Exercise directions
Find and return each line containing "root".

Data segment

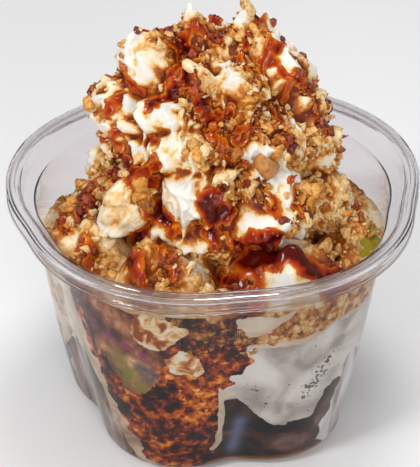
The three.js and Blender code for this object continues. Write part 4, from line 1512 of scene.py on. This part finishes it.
# Pools and runs on the ice cream below the mound: x and y in mm, then start and end radius.
BED_RUNS = {
    "cavity": ([(8.7, -35.5), (12.5, -34.5), (18, -36), (22, -37.5), (26.5, -38)], 4.0, 4.6),
    "cavity right": ([(24, -41), (29, -38), (33, -32)], 3.6, 3.0),
    "cavity left": ([(9.5, -37), (11, -42), (10, -45.5)], 2.6, 1.8),
    "granular": ([(2.4, -36.8), (5.5, -39.7), (8, -42.6)], 2.8, 2.4),
    "mid amber": ([(1, -33), (1.5, -37)], 1.6, 1.4),
    "flake": ([(-23, -33), (-21.8, -37.4), (-20.1, -42.2), (-18.5, -44.6)], 3.0, 1.5),
    "orange left": ([(-14.5, -34.1), (-12.8, -37.7), (-11, -41)], 1.7, 1.2),
    "left amber": ([(-35.1, -27.2), (-33.9, -30.8), (-32.9, -34)], 1.3, 1.0),
    "left heap": ([(-40, -20), (-43, -14)], 2.0, 1.5),
    "right back": ([(36, 16), (40, 8)], 2.2, 1.5),
    "back": ([(-8, 37), (2, 40)], 2.4, 1.6),
    "left back": ([(-36, 12), (-42, 4)], 2.2, 1.4),
}
YELLOW_SYRUP_RUNS = {
    "right": ([(44, -15), (44, -19), (41, -24)], 2.4, 2.8),
    "left back": ([(-42, 24), (-40, 29)], 2.6, 3.0),
}
across = np.arange(-52, 52.1, BED_STEP)
bed_x, bed_y = np.meshgrid(across, across)
bed_points = np.stack([bed_x.ravel(), bed_y.ravel(), top_surface(bed_x.ravel(), bed_y.ravel())], 1)
bed_faces = ring_faces(len(across), len(across), closed=False)
bed_room = wall_points(np.arctan2(bed_points[:, 1], bed_points[:, 0]), bed_points[:, 2])
bed_room = np.linalg.norm(bed_room[:, :2], axis=1) - np.linalg.norm(bed_points[:, :2], axis=1)
bed_faces = bed_faces[(bed_room[bed_faces] > 0).all(1)]


def runs_on_bed(lines):
    """Centres and radii of runs that follow the lower ice cream."""
    runs = []
    for line, start, end in lines.values():
        centres, share = along([(x, y, float(top_surface(x, y))) for x, y in line])
        centres[:, 2] = top_surface(centres[:, 0], centres[:, 1])
        runs.append((centres, uneven_width(centres, start, end, share)))
    return runs


bed_runs = runs_on_bed(BED_RUNS)


def bed_sauce_field(points):
    """Millimetres inside the sauce's edge on the lower ice cream."""
    return run_field(wandering(points), bed_runs) + 0.7 * bumps(points, 3.4, 91, 3)


bed_field = bed_sauce_field(bed_points)
bed_sauce = sauce_mesh("caramel_on_ice_cream", bed_points, bed_faces, bed_field, caramel, 0.4)
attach(bed_sauce, "root")

# Caramel thinned by melted ice cream: clear and olive yellow where it lies against the plastic.
thin_caramel, thin_caramel_output = new_material("thin melted caramel")
finish_material(
    thin_caramel,
    thin_caramel_output,
    {"Base Color": linear("#94841e"), "Roughness": 0.12, "IOR": 1.4, "Specular IOR Level": 0.3},
)
thin_field = run_field(wandering(bed_points), runs_on_bed(YELLOW_SYRUP_RUNS))
thin_sauce = sauce_mesh("thin_caramel_on_ice_cream", bed_points, bed_faces, thin_field, thin_caramel, 0.6)
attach(thin_sauce, "root")

# Crumb falls on the lower ice cream: x and y, spread in mm, and how many.
BED_CRUMB_FALLS = [
    (-45, -10, 3.5, 90), (-47, 0, 3.5, 70), (-41, -19, 3.5, 80), (-36, -28, 4, 70), (-27, -35, 4, 60),
    (-8, -39, 4, 70), (1, -42, 4, 80), (7, -43, 3, 50), (35, -27, 4, 80), (39, -17, 4, 90), (44, -6, 4, 80),
    (43, 6, 4, 70), (36, 21, 5, 70), (22, 33, 5, 70), (4, 40, 5, 80), (-14, 38, 5, 70), (-30, 29, 5, 70),
    (-42, 14, 4, 60), (-14, -43, 3, 50),
]
# Bare places on it: x and y, and a radius in mm.
BARE_BED = [
    (16.5, -43, 5), (46, 6, 8), (45, -5, 5), (27, -42, 3), (-25, -36, 4), (-38, -25, 3.5), (-5, -37, 3.5),
    (30, 28, 6), (-20, 36, 6), (-44, 7, 5),
]
bed_vertices = vertex_places(top_ice_cream)
soaked = np.exp(-np.maximum(-bed_sauce_field(bed_vertices), 0) / 1.5)
bed_stain = 0.36 + 0.16 * bumps(bed_vertices, 10, 92, 4) + 0.3 * soaked
for x, y, spread, _ in BED_CRUMB_FALLS:
    bed_stain += 0.16 * falloff(bed_vertices[:, :2], (x, y), 1.3 * spread)
for x, y, radius in BARE_BED:
    bed_stain -= 0.3 * falloff(bed_vertices[:, :2], (x, y), radius)
top_ice_cream.data.materials.append(cream_material)
give_values(top_ice_cream, "stain_and_shade", bed_stain)

# ---------------------------------------------------------------- nuts and crumbs
# Caramelised nuts, broken biscuit and praline crumbs, one to three millimetres across, thrown on last.
# They stick to the cream and to each other, pale where dry and dark where the caramel has coated them.
CRUMB_SHAPES = 14


def jagged_shapes(count, seed):
    """Small broken chunks, about one unit in radius, each as corners and three-sided faces."""
    random = np.random.default_rng(seed)
    ball = bmesh.new()
    bmesh.ops.create_icosphere(ball, subdivisions=2, radius=1.0)
    sides = np.array([[v.index for v in f.verts] for f in ball.faces])
    sphere = np.array([v.co[:] for v in ball.verts])
    ball.free()
    shapes = []
    for number in range(count):
        corners = 1.15 * sphere * (1 + 0.5 * value_noise(sphere + 9 * number, 0.7, seed))[:, None]
        for _ in range(8):
            face = random.normal(size=3)
            face /= np.linalg.norm(face)
            beyond = np.maximum(corners @ face - random.uniform(0.25, 0.75), 0)
            corners = corners - beyond[:, None] * face
        corners *= random.uniform(0.8, 1.45, 3)
        shapes.append((corners, sides))
    return shapes


def turns(random, count):
    """Random rotations."""
    q = random.normal(size=(count, 4))
    w, x, y, z = (q / np.linalg.norm(q, axis=1)[:, None]).T
    return np.stack(
        [
            np.stack([1 - 2 * (y * y + z * z), 2 * (x * y - z * w), 2 * (x * z + y * w)], 1),
            np.stack([2 * (x * y + z * w), 1 - 2 * (x * x + z * z), 2 * (y * z - x * w)], 1),
            np.stack([2 * (x * z - y * w), 2 * (y * z + x * w), 1 - 2 * (x * x + y * y)], 1),
        ],
        1,
    )


def crumb_mesh(name, places, sizes, material, seed):
    """One mesh of chunks at places, each with its own shape, turn and tone."""
    random = np.random.default_rng(seed)
    shapes = jagged_shapes(CRUMB_SHAPES, seed)
    pick = random.integers(0, CRUMB_SHAPES, len(places))
    turned = turns(random, len(places))
    tones = random.uniform(0, 1, len(places))
    vertices, faces, tone, total = [], [], [], 0
    for number, (corners, sides) in enumerate(shapes):
        chosen = pick == number
        chunks = np.einsum("nij,vj->nvi", turned[chosen], corners) * sizes[chosen, None, None]
        chunks += places[chosen, None]
        starts = total + np.arange(chosen.sum()) * len(corners)
        vertices.append(chunks.reshape(-1, 3))
        faces.append((sides[None] + starts[:, None, None]).reshape(-1, 3))
        tone.append(np.repeat(tones[chosen], len(corners)))
        total += chosen.sum() * len(corners)
    made = mesh_object(name, np.concatenate(vertices), np.concatenate(faces), material)
    give_values(made, "tone", np.concatenate(tone))
    return made


def crumb_material(name, stops, roughness, coat):
    """Broken praline or biscuit: rough and grainy, each piece in its own tone."""
    material, output = new_material(name)
    place = add_node(material, "ShaderNodeTexCoord").outputs["Object"]
    tone = add_node(material, "ShaderNodeAttribute", {"attribute_name": "tone"})
    grain = add_node(
        material,
        "ShaderNodeTexNoise",
        {"Scale": per_mm(1.1), "Detail": 5.0, "Roughness": 0.7},
        {"Vector": place},
    )
    rough = add_node(
        material, "ShaderNodeMath", {"operation": "MULTIPLY_ADD", 1: 1.5, 2: -0.45}, {0: grain.outputs[0]}
    )
    blend = add_node(
        material,
        "ShaderNodeMath",
        {"operation": "MULTIPLY_ADD", 1: 0.5},
        {0: tone.outputs["Fac"], 2: rough.outputs[0]},
    )
    relief = add_node(
        material, "ShaderNodeBump", {"Strength": 0.9, "Distance": 0.0006}, {"Height": grain.outputs[0]}
    )
    colour = add_node(material, "ShaderNodeValToRGB", None, {0: blend.outputs[0]}, stops)
    return finish_material(
        material,
        output,
        {"Roughness": roughness, "IOR": 1.45, "Coat Weight": coat, "Coat Roughness": 0.1},
        {"Base Color": colour.outputs[0], "Normal": relief.outputs[0]},
    )


def crumb_sizes(random, count):
    """Radii in millimetres: most crumbs are small and a few are large."""
    return np.clip(random.lognormal(-0.35, 0.5, count), 0.35, 2.0)


def stay_off(random, bare):
    """Which crumbs to keep: fewer of them where a place is bare."""
    return random.uniform(0, 1, len(bare)) > 1.1 * bare - 0.1


dry_praline = crumb_material(
    "dry praline crumb", [(0.1, "#a86224"), (0.35, "#d99a48"), (0.6, "#f0c986"), (0.9, "#fdeac2")], 0.5, 0.0
)
toasted_praline = crumb_material(
    "toasted praline crumb",
    [(0.1, "#5c2406"), (0.35, "#aa5c10"), (0.6, "#da8e2e"), (0.9, "#f6c470")],
    0.35,
    0.1,
)
glazed_praline = crumb_material(
    "caramel-coated crumb",
    [(0.1, "#2c0601"), (0.4, "#701a02"), (0.65, "#a83c04"), (0.95, "#d87c1a")],
    0.2,
    0.2,
)
roasted_peanut = crumb_material(
    "roasted peanut", [(0.1, "#8e4614"), (0.45, "#b87430"), (0.9, "#dca25a")], 0.35, 0.1
)
random = np.random.default_rng(47)
SPREAD_SHARE = 0.8
THROWN_SHARE = 0.8
spots = []
for fall_place, (_, _, spread, count) in zip(fall_places, falls):
    shift = random.normal(0, spread * SPREAD_SHARE, (int(THROWN_SHARE * count), 3))
    toward = fall_place + shift - CREAM_HEART
    toward /= np.linalg.norm(toward, axis=1)[:, None]
    spots.append(toward)
toward = np.concatenate(spots)
bare = nearness(on_cream(toward), BARE_CREAM + YELLOW_CREAM[:1])
toward = toward[stay_off(random, bare)]
sizes = crumb_sizes(random, len(toward))
crumb_places = on_cream(toward) + toward * (0.15 * sizes)[:, None]
wetness = run_field(crumb_places, cream_runs)
bed_spots = np.concatenate(
    [
        random.normal((x, y), spread * SPREAD_SHARE, (int(THROWN_SHARE * count), 2))
        for x, y, spread, count in BED_CRUMB_FALLS
    ]
)
bare = np.zeros(len(bed_spots))
for x, y, radius in BARE_BED:
    bare = np.maximum(bare, falloff(bed_spots, (x, y), radius))
bed_spots = bed_spots[stay_off(random, bare)]
bed_sizes = crumb_sizes(random, len(bed_spots))
bed_places = np.c_[bed_spots, top_surface(*bed_spots.T) + 0.1 * bed_sizes]
wall_there = wall_points(np.arctan2(bed_spots[:, 1], bed_spots[:, 0]), bed_places[:, 2], 0.0, 0.0)
room = np.linalg.norm(wall_there[:, :2], axis=1) - np.linalg.norm(bed_spots, axis=1)
fits = room > 1.2 * bed_sizes
wetness = np.concatenate([wetness, run_field(bed_places[fits], bed_runs)])
crumb_places = np.concatenate([crumb_places, bed_places[fits]])
sizes = np.concatenate([sizes, bed_sizes[fits]])
wetness += random.normal(0, 1.2, len(sizes))
kind = np.where(wetness > -0.3, 2, np.where(random.uniform(0, 1, len(sizes)) < 0.45, 1, 0))
KINDS = {"dry_crumbs": dry_praline, "toasted_crumbs": toasted_praline, "glazed_crumbs": glazed_praline}
for number, (kind_name, kind_material) in enumerate(KINDS.items()):
    chosen = kind == number
    made = crumb_mesh(kind_name, crumb_places[chosen], sizes[chosen], kind_material, 100 + number)
    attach(made, "root")

# The large pieces are clumps of chunks stuck together, and one peanut. Each fills the box of its CAD
# node, moved in mm and made smaller where it would hang off the cream. The seeds are those of a clump's
# places and of the chunks' shapes.
LARGE_PIECES = {
    "praline_left": {"moved": (-3.0, -0.6, -0.8), "share": 0.85, "seeds": (200, 128)},
    "peanut_right": {"moved": (0.4, -1.8, 0.4), "share": 1.0, "seeds": (122,)},
    "praline_right": {"moved": (0, 0, 0), "share": 1.0, "seeds": (207, 129)},
    "praline_back": {"moved": (0, 0, 0), "share": 1.0, "seeds": (191, 119)},
    "praline_side": {"moved": (0, 0, 0), "share": 1.0, "seeds": (185, 113)},
}
CLUMP_COUNT = 9
BOX_SPAN = 3.6
for node, piece in LARGE_PIECES.items():
    low, high = (np.array(corner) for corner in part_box(node))
    centre = (low + high) / 2 / MM + piece["moved"]
    size = np.linalg.norm(high - low) / MM / BOX_SPAN * piece["share"]
    if node == "peanut_right":
        places, chunk_sizes, material = centre[None], np.array([size]), roasted_peanut
    else:
        stream = np.random.default_rng(piece["seeds"][0])
        places = centre + 0.55 * size * stream.normal(0, 0.8, (CLUMP_COUNT, 3))
        chunk_sizes, material = np.full(CLUMP_COUNT, size * 0.6), toasted_praline
    nut = crumb_mesh(f"{node}_chunks", places, chunk_sizes, material, piece["seeds"][-1])
    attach(nut, "root")
    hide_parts(node)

Written response
attach(bed_sauce, "root")
attach(thin_sauce, "root")
    attach(made, "root")
    attach(nut, "root")